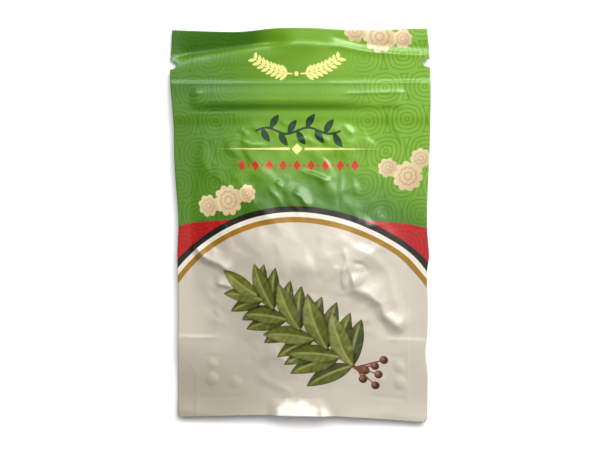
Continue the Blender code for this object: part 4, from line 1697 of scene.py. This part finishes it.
@dataclass(frozen=True)
class FilmSheet:
    """One panel of the pouch: a fine outer face, a coarser inner face and the cut edge between.

    Attributes:
        stack: The thickness of the pile of sheets.
        bend: How the sheets bend together.
        layer: Which panel this is.
        grid: The sheet's points.
        relief: Its creases and waves.
    """

    stack: FilmStack
    bend: PileBend
    layer: Layer
    grid: SheetGrid
    relief: Relief

    @property
    def form(self) -> PouchForm:
        """The pouch's shape."""
        return self.stack.form

    def shapes(self) -> tuple[np.ndarray, np.ndarray, np.ndarray, np.ndarray]:
        """Works out the outer face.

        Returns:
            x and y of every point, the height of the plain filled shape there, and how far the
            outer face lies outside of that.
        """
        x, y = self.grid.placed()
        share = self.form.front_share if self.layer is Layer.FRONT else 1 - self.form.front_share
        plain = self.form.middle(x, y) + self.bend.rise(x, y)
        plain += self.layer.value * share * self.form.filling(x, y)
        out = self.stack.half(x, y)
        if self.layer is Layer.FRONT:
            laid_out = self.bend.view.seen(x, y, plain + out)
        else:
            laid_out = (x / MM, y / MM)
        out = out + self.relief.height(*self.grid.flat(), *laid_out)
        if self.layer is Layer.BACK:
            out = np.minimum(out, plain)
        return x, y, plain, out

    def build(self, name: str) -> bpy.types.Object:
        """Builds the sheet's mesh.

        Args:
            name: The object's name.

        Returns:
            The sheet, whose first faces are the outer face's.
        """
        x, y, plain, out = self.shapes()
        z = plain + self.layer.value * out
        rows, columns = z.shape
        stride = self.grid.stride
        coarse = plain[::stride, ::stride]
        clear = out + self.layer.value * (plain - spread(coarse, stride))
        least = block_least(clear, stride)
        least[[0, -1], :] = out[::stride, ::stride][[0, -1], :]
        least[:, [0, -1]] = out[::stride, ::stride][:, [0, -1]]
        inner_z = coarse + self.layer.value * (least - self.stack.film)
        inner = np.stack([x[::stride, ::stride], y[::stride, ::stride], inner_z], -1)
        points = np.concatenate([np.stack([x, y, z], -1).reshape(-1, 3), inner.reshape(-1, 3)])
        outer_ids = np.arange(rows * columns).reshape(rows, columns)
        inner_ids = rows * columns + np.arange(inner_z.size).reshape(inner_z.shape)
        faces = quads(outer_ids).tolist() + quads(inner_ids)[:, ::-1].tolist()
        faces += self.walls(outer_ids, inner_ids)
        return link_mesh(name, points, faces, self.form.film_middle)

    def walls(self, outer: np.ndarray, inner: np.ndarray) -> list[list[int]]:
        """Closes the sheet along its four edges.

        Args:
            outer: The outer face's vertex numbers.
            inner: The inner face's vertex numbers.

        Returns:
            The edge's faces, each as wide as one step of the inner face.
        """
        stride = self.grid.stride
        faces = []
        for fine, coarse in (
            (outer[0], inner[0]),
            (outer[-1][::-1], inner[-1][::-1]),
            (outer[::-1, 0], inner[::-1, 0]),
            (outer[:, -1], inner[:, -1]),
        ):
            for i in range(len(coarse) - 1):
                top = fine[i * stride : (i + 1) * stride + 1]
                faces.append([int(coarse[i]), int(coarse[i + 1]), *(int(v) for v in top[::-1])])
        return faces

    def dress(self, made: bpy.types.Object, outer: bpy.types.Material, lining: bpy.types.Material) -> None:
        """Gives the sheet its materials and writes the attributes of the print and of its painted shade and
        highlight.

        Args:
            made: The sheet's object.
            outer: The outer face's material.
            lining: The inner face's and the edge's material.
        """
        mesh = made.data
        mesh.materials.append(outer)
        mesh.materials.append(lining)
        lined = np.ones(len(mesh.polygons), np.int32)
        lined[: (self.grid.rows - 1) * (self.grid.columns - 1)] = 0
        mesh.polygons.foreach_set("material_index", lined)
        x, y = self.grid.flat()
        layout = PrintLayout()
        art = Artwork(x, y)
        if self.layer is Layer.FRONT:
            paint_upper_field(art)
            paint_sprig(art)
        values = {
            "dome": layout.dome(x, y),
            "corners": layout.corners(x, y),
            "rings": layout.rings(x, y),
            # Partly painted shade in the green, painted shade at the foot's left corner and a painted
            # highlight at the foot's middle
            "shade": layout.shade(x, y),
            "painted_corner_shade": layout.painted_corner_shade(x, y),
            "painted_foot_glare": layout.painted_foot_glare(x, y) if self.layer is Layer.FRONT else 0 * x,
            "ring_strength": layout.ring_strength(x),
            "art_edge": art.edge,
        }
        for name, value in values.items():
            write_attribute(mesh, name, value.ravel())
        write_attribute(mesh, "art_colour", art.colour.reshape(-1, 3))


def quads(ids: np.ndarray) -> np.ndarray:
    """Lists a grid's faces.

    Args:
        ids: The grid's vertex numbers.

    Returns:
        Four vertex numbers for each face.
    """
    corners = (ids[:-1, :-1], ids[:-1, 1:], ids[1:, 1:], ids[1:, :-1])
    return np.stack(corners, -1).reshape(-1, 4)


def closed_faces(outer: np.ndarray, inner: np.ndarray) -> list[list[int]]:
    """Lists the faces of a closed sheet: its two faces and the walls along its four edges.

    Args:
        outer: The vertex numbers of one face's grid.
        inner: Those of the other face's, in the same order.

    Returns:
        Four vertex numbers for each face.
    """
    faces = quads(outer).tolist() + quads(inner)[:, ::-1].tolist()
    for edge in (np.s_[0], np.s_[-1], np.s_[:, 0], np.s_[:, -1]):
        a, b = outer[edge], inner[edge]
        faces += np.stack([a[:-1], a[1:], b[1:], b[:-1]], -1).tolist()
    return faces


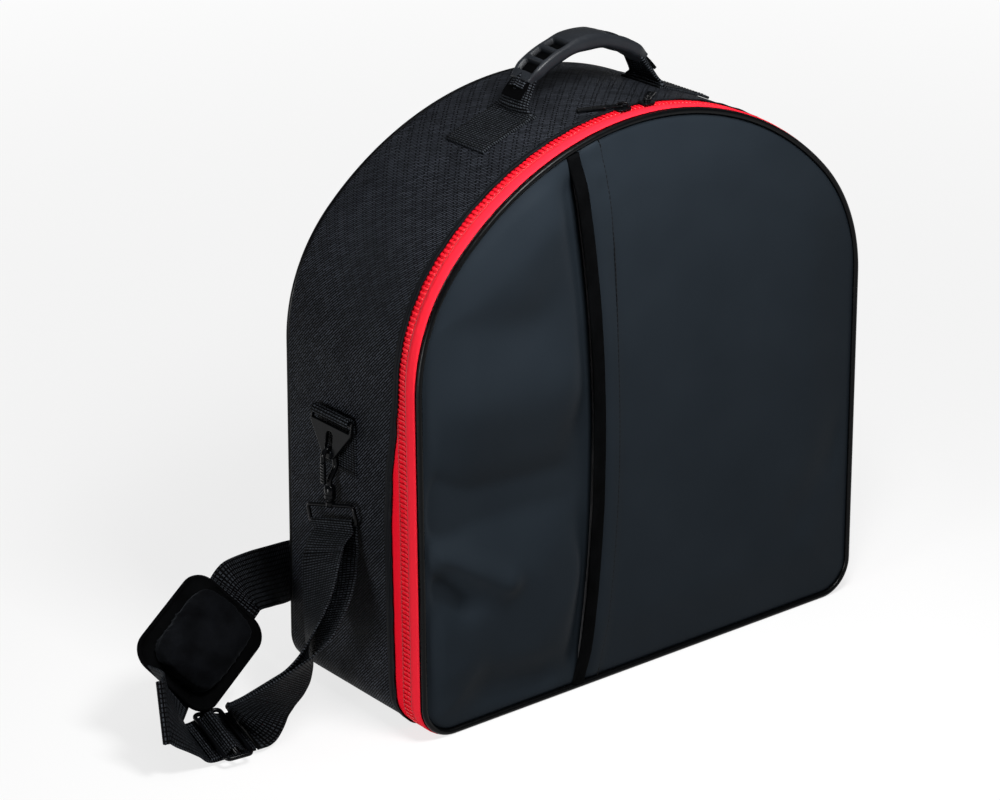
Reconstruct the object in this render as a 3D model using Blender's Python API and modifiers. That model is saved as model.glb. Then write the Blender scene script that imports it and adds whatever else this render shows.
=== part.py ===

#####

Repeat exactly, and only, the lines from the line with "Reconstruct the object" through the end of the listing above, both ends included.

Reconstruct the object in this render as a 3D model using Blender's Python API and modifiers. That model is saved as model.glb. Then write the Blender scene script that imports it and adds whatever else this render shows.
=== part.py ===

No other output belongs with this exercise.